The Caribbean countries are all trying to shake off the old bananas-and-sugar economies; the four still here in the third world are the ones who’ve had the least success. St. Vincent has long been the poorest Caribbean country; much of its land area is the string of islets known as the Grenadines, so the country is almost more like the archipelagic Pacific countries than its neighbors. St. Lucia suffers from its location astride the meaty part of the Caribbean hurricane belt, but next-door Barbados is a first-world country despite that handicap. The government hopes a new cruise-ship terminal and high-dollar accommodations will help bring the country’s quality of life up. Dominica suffers from an almost total lack of beaches, one of the few islands (and the only independent one) in the Caribbean to suffer so.
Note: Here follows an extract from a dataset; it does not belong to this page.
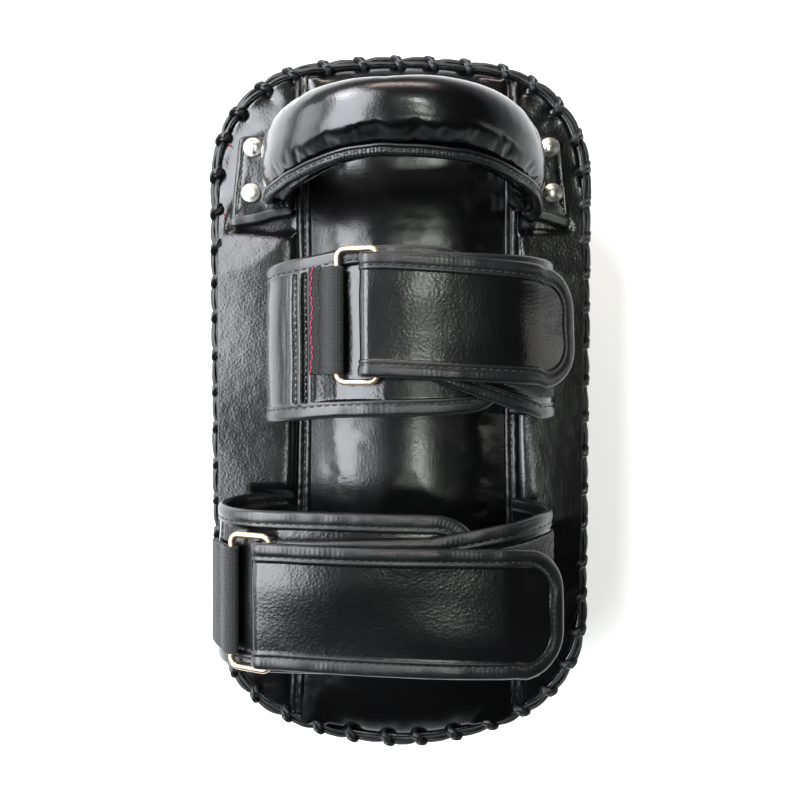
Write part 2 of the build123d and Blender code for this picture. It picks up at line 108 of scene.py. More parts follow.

Nonetheless, the government recently hit upon the idea of selling the country as an eco/adventure tourism destination. The entire middle part of the island is a virtually uninhabited (and uninhabitable) national park, and as American tourists start traveling more in the future Dominica should do well. Grenada, unfortunately, has taken a rather serious step backwards in the aftermath of Hurricane Ivan. Hurricane Emily struck the country earlier this year, though did little additional damage. Recovery efforts continue, but more than half the country’s buildings still lack water, and many are still without power, not to mention solid roofs. The Paris Club’s most recent round of debt forgiveness managed to skip over Grenada, evidently because it is so small as to be invisible, and the country’s main sources of foreign exchange, the spice plantations, were badly damaged and won’t recover for several years if ever. Rapid reconstruction of the limited tourist infrastructure, along with new construction in that area, are Grenada’s best hope for macroeconomic stability in the future—at least until the country’s lenders remove their blinders and forgive Grenada’s debt.